S'agissant de l'adoption d'un cadre légal - à définir - contrôlant l'action des services de renseignement, là encore, les syndicats sont plutôt satisfaits : «C'est du gagnant-gagnant. On aura plus de possibilités et on sera mieux encadrés. L'efficacité n'empêche pas le contrôle», juge Philippe Capon, secrétaire général de l'Unsa police. En revanche, la création d'un fichier afin de recenser les personnes prévenues ou condamnées pour des faits de terrorisme est jugée petit bras par Michel-Antoine Thiers : «Ce n'est clairement pas suffisant. Pour être opérationnel, ce fichier doit être européen. De plus, en l'état, il sera très facile de s'y soustraire.»
La PJJ s’insurge
Au plan préventif, Manuel Valls a évoqué la création d'une unité de veille et d'information au sein de la Protection judiciaire de la jeunesse (PJJ).

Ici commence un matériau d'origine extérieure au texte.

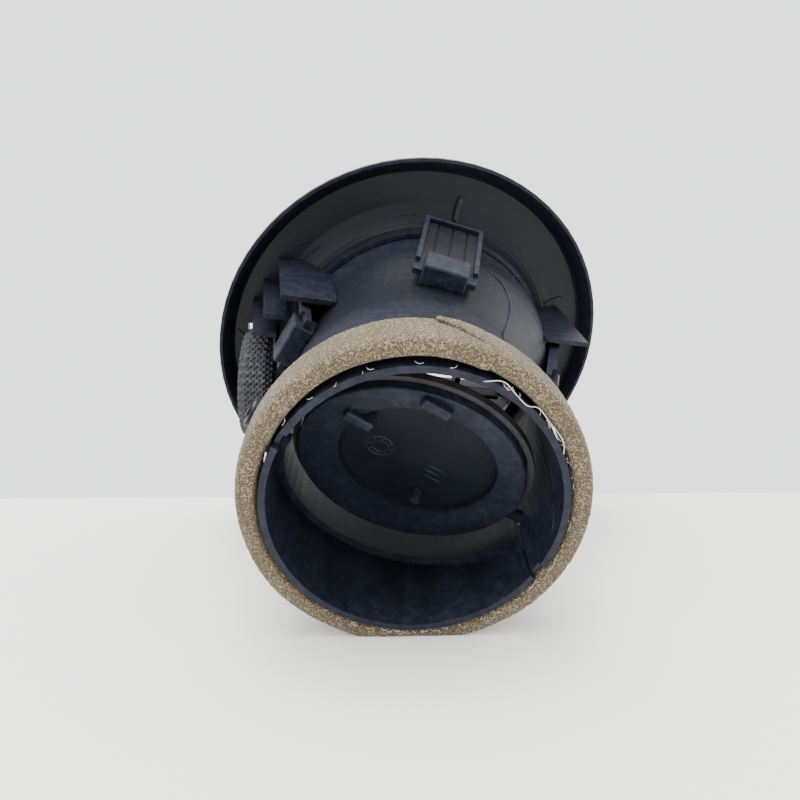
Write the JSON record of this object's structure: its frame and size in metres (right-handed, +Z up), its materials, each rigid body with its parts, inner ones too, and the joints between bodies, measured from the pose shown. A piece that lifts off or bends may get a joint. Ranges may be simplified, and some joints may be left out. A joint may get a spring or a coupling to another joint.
{
  "type": "air vent",
  "caption": "Round swivelling dashboard air vent with a dished bezel, tilting louvres, a damper flap worked by a thumbwheel, snap arms and a foam-sealed duct collar.",
  "frame": {"origin": "on the ground plane under the middle of the part, as it lies on its bezel rim and its foam strip", "axes": "+Z up; +Y from the duct mouth towards the bezel; +X to the right as the duct mouth is looked into"},
  "size_m": [0.1202, 0.123, 0.1134],
  "materials": {
    "housing_plastic": "semi-matt moulded, faintly grained",
    "bezel_plastic": "matt moulded, fine grain",
    "moving_plastic": "smooth matt",
    "grip_plastic": "cross-hatched matt",
    "trim_plastic": "satin gloss",
    "foam": "open-cell foam, grainy",
    "seal_rubber": "matt"
  },
  "bodies": {
    "shell": {"housing": "housing_plastic", "pin_keeper_left": "housing_plastic", "pin_keeper_right": "housing_plastic", "bezel": "bezel_plastic", "top_clip": "housing_plastic", "left_clip": "housing_plastic", "right_clip": "housing_plastic", "rib_left_upper": "bezel_plastic", "rib_left_middle": "bezel_plastic", "rib_left_lower": "bezel_plastic", "rib_right": "bezel_plastic", "wheel_bracket": "housing_plastic", "wheel_axle": "moving_plastic", "foam_seal": "foam", "trim_ring": "trim_plastic", "retainer_ring": "trim_plastic"},
    "barrel": {"barrel_ring": "moving_plastic"},
    "louvre_body_1": {"louvre_1": "moving_plastic"},
    "louvre_body_2": {"louvre_2": "moving_plastic"},
    "louvre_body_3": {"louvre_3": "moving_plastic", "finger_tab": "grip_plastic"},
    "louvre_body_4": {"louvre_4": "moving_plastic"},
    "louvre_body_5": {"louvre_5": "moving_plastic"},
    "tie": {"tie_bar": "moving_plastic"},
    "flap": {"flap_disc": "moving_plastic", "flap_seal_upper": "seal_rubber", "flap_seal_lower": "seal_rubber", "flap_pin_left": "moving_plastic", "flap_pin_right": "moving_plastic", "flap_peg": "moving_plastic", "flap_crank": "moving_plastic"},
    "wheel": {"thumbwheel": "grip_plastic"},
    "rod": {"link_rod": "moving_plastic"}
  },
  "joints": [
    {"name": "barrel_turn", "type": "hinge", "parent": "shell", "child": "barrel", "pos_m": [0.00009, 0.03355, 0.05652], "axis": [0.1468, -0.9195, -0.3646], "continuous": true},
    {"name": "louvre_3_tilt", "type": "hinge", "parent": "barrel", "child": "louvre_body_3", "pos_m": [0.00016, 0.03309, 0.05634], "axis": [0.9676, 0.2101, -0.1401], "range_deg": [-35, 35]},
    {"name": "louvre_1_tilt", "type": "hinge", "parent": "barrel", "child": "louvre_body_1", "pos_m": [-0.00436, 0.0404, 0.03609], "axis": [0.9676, 0.2101, -0.1401], "range_deg": [-35, 35]},
    {"name": "louvre_2_tilt", "type": "hinge", "parent": "barrel", "child": "louvre_body_2", "pos_m": [-0.0021, 0.03674, 0.04621], "axis": [0.9676, 0.2101, -0.1401], "range_deg": [-35, 35]},
    {"name": "louvre_4_tilt", "type": "hinge", "parent": "barrel", "child": "louvre_body_4", "pos_m": [0.00242, 0.02943, 0.06646], "axis": [0.9676, 0.2101, -0.1401], "range_deg": [-35, 35]},
    {"name": "louvre_5_tilt", "type": "hinge", "parent": "barrel", "child": "louvre_body_5", "pos_m": [0.00468, 0.02578, 0.07659], "axis": [0.9676, 0.2101, -0.1401], "range_deg": [-35, 35]},
    {"name": "tie_pivot", "type": "hinge", "parent": "louvre_body_3", "child": "tie", "pos_m": [0.01322, 0.02907, 0.05198], "axis": [0.9676, 0.2101, -0.1401], "range_deg": [-35, 35]},
    {"name": "thumbwheel_turn", "type": "hinge", "parent": "shell", "child": "wheel", "pos_m": [-0.04647, 0.02101, 0.04881], "axis": [0.9986, 0.0135, -0.0506], "range_deg": [0, 65]},
    {"name": "flap_turn", "type": "hinge", "parent": "shell", "child": "flap", "pos_m": [-0.00331, -0.03273, 0.03882], "axis": [0.8554, 0.1337, -0.5005], "range_deg": [0, 65]},
    {"name": "rod_pivot", "type": "hinge", "parent": "wheel", "child": "rod", "pos_m": [-0.04678, 0.0189, 0.04214], "axis": [0.9986, 0.0135, -0.0506], "range_deg": [-65, 0]}
  ],
  "couplings": [
    {"joint": "louvre_1_tilt", "follows": "louvre_3_tilt", "ratio": 1},
    {"joint": "louvre_2_tilt", "follows": "louvre_3_tilt", "ratio": 1},
    {"joint": "louvre_4_tilt", "follows": "louvre_3_tilt", "ratio": 1},
    {"joint": "louvre_5_tilt", "follows": "louvre_3_tilt", "ratio": 1},
    {"joint": "tie_pivot", "follows": "louvre_3_tilt", "ratio": -1},
    {"joint": "flap_turn", "follows": "thumbwheel_turn", "ratio": 1},
    {"joint": "rod_pivot", "follows": "thumbwheel_turn", "ratio": -1}
  ]
}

Une proposition jugée «absurde» par les syndicats de la PJJ. S'ils ne savent pas concrètement en quoi consiste cette unité, ils craignent un dispositif où les éducateurs deviendraient des dénonciateurs. «On confond notre rôle et celui de la police, s'indigne Alain Cyroulnik, éducateur et syndicaliste SNPES-PJJ-FSU. Aujourd'hui déjà, si on sent une dérive ou qu'un môme est sous l'influence de mauvaises personnes, on fait une note au juge…» Alain Dru, secrétaire général de la CGT PJJ, abonde : «Les éducateurs doivent déjà s'occuper des problèmes psychiatriques, d'inceste et de racisme ordinaire. Si on fait la chasse aux islamistes, on ne fait plus rien d'autre !»

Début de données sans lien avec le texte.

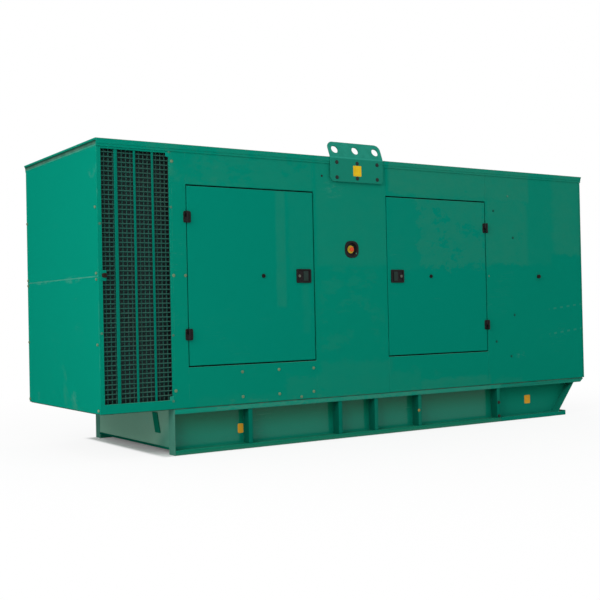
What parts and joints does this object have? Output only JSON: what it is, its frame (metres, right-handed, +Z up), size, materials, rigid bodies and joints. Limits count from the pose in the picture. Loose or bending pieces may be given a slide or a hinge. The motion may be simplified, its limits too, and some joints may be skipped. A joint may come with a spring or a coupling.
{
  "type": "diesel generator set",
  "caption": "Sound-attenuated diesel generator set: green sheet-steel enclosure with hinged side doors, an air-outlet grille and folded lifting brackets on a bolted steel base frame.",
  "frame": {"origin": "on the floor under the middle of the roof, at the centre of the bounding box's bottom", "axes": "+X along the set from the air-outlet end to the plain end, -Y to the front side, +Z up"},
  "size_m": [5.11, 1.601, 2.4704],
  "materials": {
    "enclosure_paint": "satin green powder coat on sheet steel, faint orange peel and light handling marks",
    "roof_paint": "satin green powder coat with settled dust",
    "base_paint": "satin green paint on welded steel, dusty near the floor",
    "deck_paint": "dull green paint",
    "bracket_paint": "satin green paint on thick folded plate",
    "wire_mesh": "green coated square wire mesh",
    "black_fitting": "textured black die cast and moulded fittings",
    "black_bezel": "black moulded bezel with a yellow disc",
    "red_button": "glossy red moulded mushroom",
    "rubber_seal": "black bulb seal on a steel bar",
    "acoustic_foam": "charcoal acoustic foam"
  },
  "bodies": {
    "root": {"front_base_rail": "base_paint", "back_base_rail": "base_paint", "front_base_extension": "base_paint", "back_base_extension": "base_paint", "base_stiffeners": "base_paint", "base_end_plates": "base_paint", "base_cover_strip": "base_paint", "base_cross_members": "base_paint", "floor_deck": "deck_paint", "front_grille_frame": "enclosure_paint", "front_grille_mesh": "wire_mesh", "front_door_jamb": "enclosure_paint", "front_door_headers": "enclosure_paint", "front_door_sills": "enclosure_paint", "front_middle_panel": "enclosure_paint", "front_right_panel": "enclosure_paint", "front_door_stops": "rubber_seal", "front_hinge_brackets": "black_fitting", "back_grille_frame": "enclosure_paint", "back_grille_mesh": "wire_mesh", "back_door_jamb": "enclosure_paint", "back_door_headers": "enclosure_paint", "back_door_sills": "enclosure_paint", "back_middle_panel": "enclosure_paint", "back_right_panel": "enclosure_paint", "back_door_stops": "rubber_seal", "back_hinge_brackets": "black_fitting", "door_catches": "black_fitting", "grille_baffles": "acoustic_foam", "left_end_upper": "enclosure_paint", "left_end_lower": "enclosure_paint", "right_end_upper": "enclosure_paint", "right_end_lower": "enclosure_paint", "roof": "roof_paint", "front_lifting_bracket": "bracket_paint", "back_lifting_bracket": "bracket_paint", "emergency_stop_housing": "black_bezel"},
    "front_door_1": {"front_door_1": "enclosure_paint", "front_door_1_fittings": "black_fitting"},
    "front_door_2": {"front_door_2": "enclosure_paint", "front_door_2_fittings": "black_fitting"},
    "back_door_1": {"back_door_1": "enclosure_paint", "back_door_1_fittings": "black_fitting"},
    "back_door_2": {"back_door_2": "enclosure_paint", "back_door_2_fittings": "black_fitting"},
    "emergency_stop_button": {"emergency_stop_button": "red_button"}
  },
  "joints": [
    {"name": "front_door_1_hinge", "type": "hinge", "parent": "root", "child": "front_door_1", "pos_m": [-1.8305, -0.7915, 1.347], "axis": [0, 0, -1], "range_deg": [0, 180]},
    {"name": "front_door_2_hinge", "type": "hinge", "parent": "root", "child": "front_door_2", "pos_m": [1.2505, -0.7915, 1.347], "axis": [0, 0, 1], "range_deg": [0, 180]},
    {"name": "back_door_1_hinge", "type": "hinge", "parent": "root", "child": "back_door_1", "pos_m": [-1.8305, 0.7915, 1.347], "axis": [0, 0, 1], "range_deg": [0, 180]},
    {"name": "back_door_2_hinge", "type": "hinge", "parent": "root", "child": "back_door_2", "pos_m": [1.2505, 0.7915, 1.347], "axis": [0, 0, -1], "range_deg": [0, 180]},
    {"name": "emergency_stop_press", "type": "slide", "parent": "root", "child": "emergency_stop_button", "axis": [0, 1, 0], "range_m": [0, 0.006]}
  ]
}
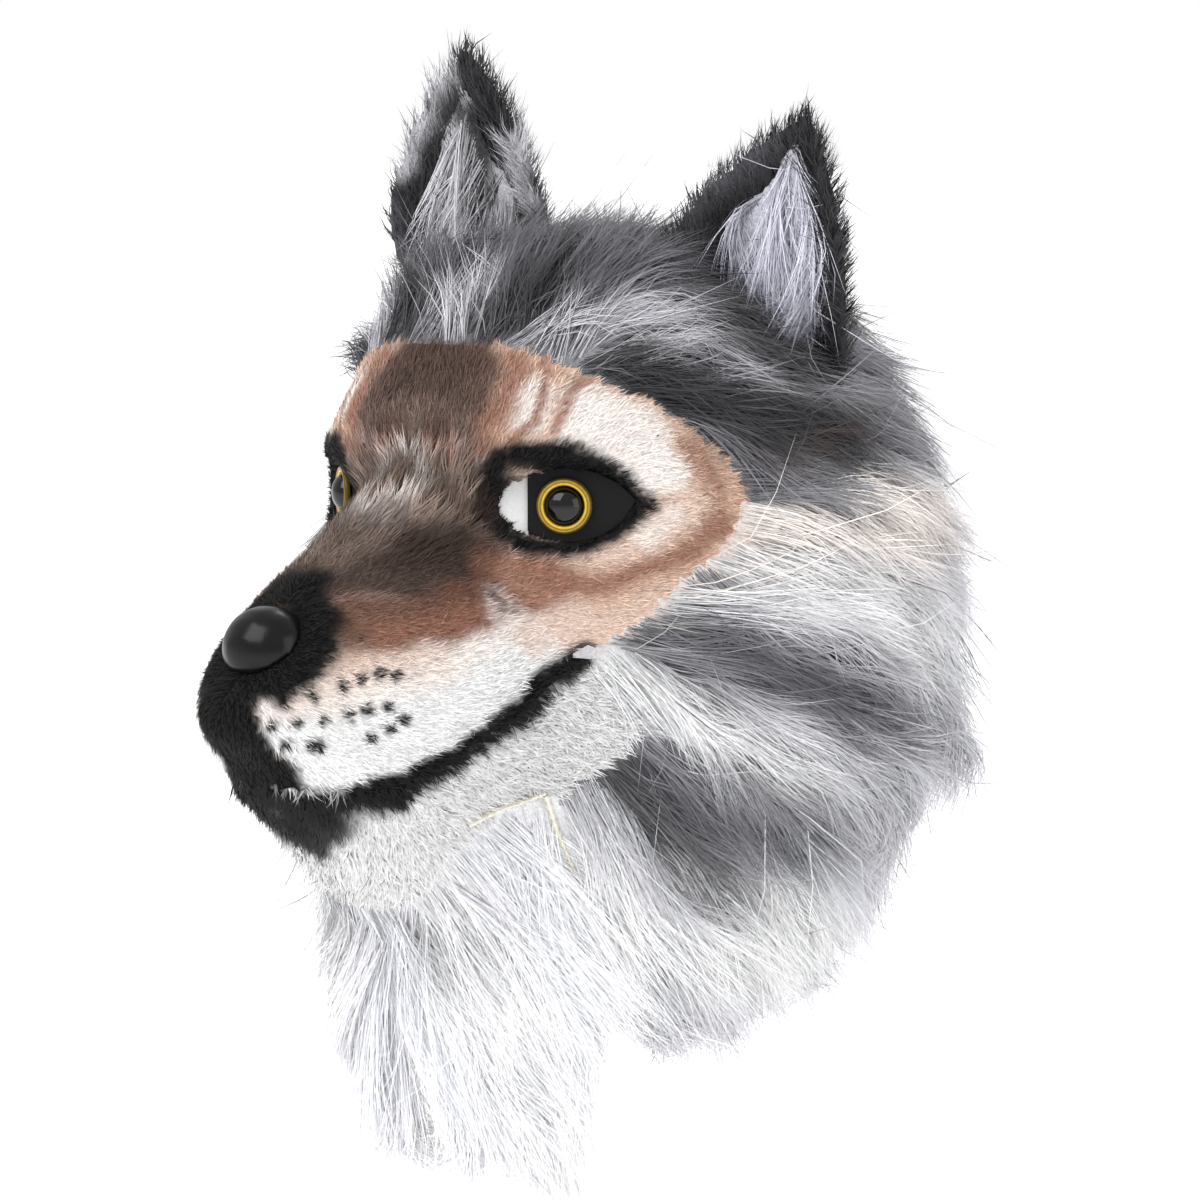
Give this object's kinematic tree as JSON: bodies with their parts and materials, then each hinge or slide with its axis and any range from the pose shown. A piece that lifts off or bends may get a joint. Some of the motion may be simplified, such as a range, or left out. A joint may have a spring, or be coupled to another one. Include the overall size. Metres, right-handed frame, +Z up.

Pour eux, le manque de formation des éducateurs est évident. «On n'est pas compétents pour déceler quel jeune est un jihadiste en puissance. Et ce n'est pas une formation de quinze jours qui nous rendra aptes», déplore Alain Dru. Plus encore, les syndicats redoutent de perdre la confiance des jeunes dont ils ont la charge. «Le risque, c'est qu'ils ne viennent plus. Et puis, sincèrement, on est jamais mis dans la confidence sur leur envie de départ vers des pays comme la Syrie», remarque Alain Cyroulnik.
Le monde carcéral doute
Manuel Valls souhaite la création de cinq quartiers spécialisés au sein d'établissements pénitentiaires. «Ces espaces dédiés aux détenus radicalisés peuvent réduire le risque de contamination, mais cela peut aussi accentuer l'émulation entre les différentes personnalités qui s'y trouvent, estime Antoine Danel, secrétaire national du syndicat des directeurs pénitentiaires. Il faudrait surtout un programme de déradicalisation, mais c'est difficile à mettre en place. Un éparpillement des détenus est peut-être plus souhaitable pour noyer leur discours.» Benoît David, président délégué de l'association Ban public, est également sceptique : «C'est partir de l'idée que ces personnes ne sont pas réinsérables dans la société. Ce projet répond sans réelle réflexion à une émotion de la société.»
Internet attend de voir
Manuel Valls en a appelé «solennellement» à la «responsabilité morale» des fournisseurs de services internet. Pas question donc, à ce stade, de toucher au cadre défini par la loi pour la confiance dans l'économie numérique. De quoi rassurer l'Association des services internet communautaires (qui regroupe notamment Facebook, Google, Dailymotion ou Skype), dont le président, Giuseppe de Martino, juge qu'«il y a déjà un cadre très complet», même si «on peut sans doute accentuer la rapidité de la coopération quand elle pêche chez certains acteurs». Mais pour Félix Tréguer, cofondateur de l'association de défense des libertés en ligne la Quadrature du Net, cet appel «va encourager la surveillance des discours par les plateformes dans un cadre extrajudiciaire». A ses yeux, il est indispensable de «réaffirmer le rôle du juge». Enfin, il plaide pour remplacer le signalement direct aux hébergeurs par un dispositif passant systématiquement par Pharos, la plateforme de signalement du ministère de l'Intérieur, afin d'éviter les effets de «censure privée».